I'm trying to figure out who this guy is. I remember watching a history special on him a while back. This is around the 30's, 40's, something like that. This guy was from the Northeast and essentially him and his brother were bootlegging alcohol. One night they got caught by the police and while the one brother was shot(I think), this guy got away and ran off to hollywood or thereabouts. This guy was apparently a very good golfer and began to befriend and gamble with all of these famous celebrities like Bing Crosby, among others. Turns out the guy was so good that all of his celebrity friends began pushing for him to turn pro. He resisted, because he knew he was being looked for, due to his transgressions back east. Eventually a photojournalist catches wind of this guy's story and how good he is and decides he's going to go out and try to catch some pictures of this man. He catches him practicing one day and actually gets a picture, something others were unable to accomplish for some reason. The journalist runs the story and eventually the golfer is identified and arrested because of his past. The golfer goes to trial and wins because of all the support from his new celebrity friends, etc. Even after he was free, he didn't want to go pro, but tried it out and eventually fell of the face of the golfing earth. Anybody know this guys name??????

Thanks for your help.

Matt


----------



## 373 (Jun 9, 2006)

Matt,

I've moved this post to the general area of the forum. Way down in the tips section, it probably wouldn't have been seen by anyone but the moderators.

I'm not really sure about an answer, but it sounds like it might have been Titanic Thompson.


----------



## broken tee (Jan 13, 2008)

DennisM said:


> Matt,
> 
> I've moved this post to the general area of the forum. Way down in the tips section, it probably wouldn't have been seen by anyone but the moderators.
> 
> I'm not really sure about an answer, but it sounds like it might have been Titanic Thompson.


Dennis: I looked up Titanic Thompson, although I didn't read anything about bootlegging I say you're correct , what a character in history. good eye:thumbsup:


----------



## snyderm1 (Apr 18, 2009)

Thanks, I appreciate that. I did some research on Titanic Thompson and while he seems to be an great character, it's definitely not the guy I'm looking for. This guy was definitely from the Northeast somewhere and actually went on trial for the crimes he committed, instead of just testifying. The reason I'm trying to find this guy is to start working on some screenplay ideas about him. Thanks for pointing out Titanic Thompson though, he's actually probably a better character to work with, so I might take on both.

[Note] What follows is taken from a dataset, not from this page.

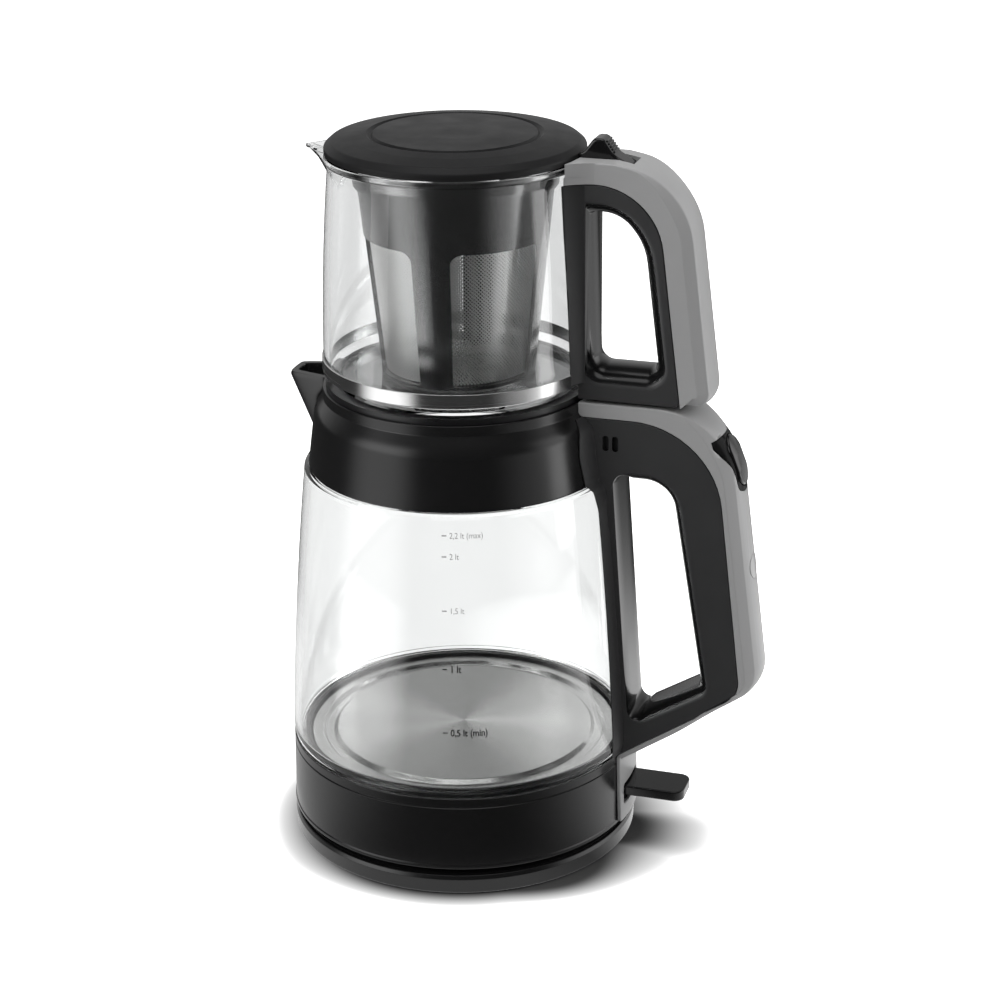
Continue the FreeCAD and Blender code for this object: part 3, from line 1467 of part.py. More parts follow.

Thanks guys.


----------



## snyderm1 (Apr 18, 2009)

*Found It!*

I found the guy I was looking for. His name is John Montague aka Laverne Moore(his birth name, I think). Google him. A book was written about him called "The Mysterious Montague: A True Tale of Hollywood, Golf, and Armed Robbery" 

Thanks again guys.


----------



## 373 (Jun 9, 2006)

I have heard of him, but not so much the story behind his life. That should be an interesting read. Glad you found him.


----------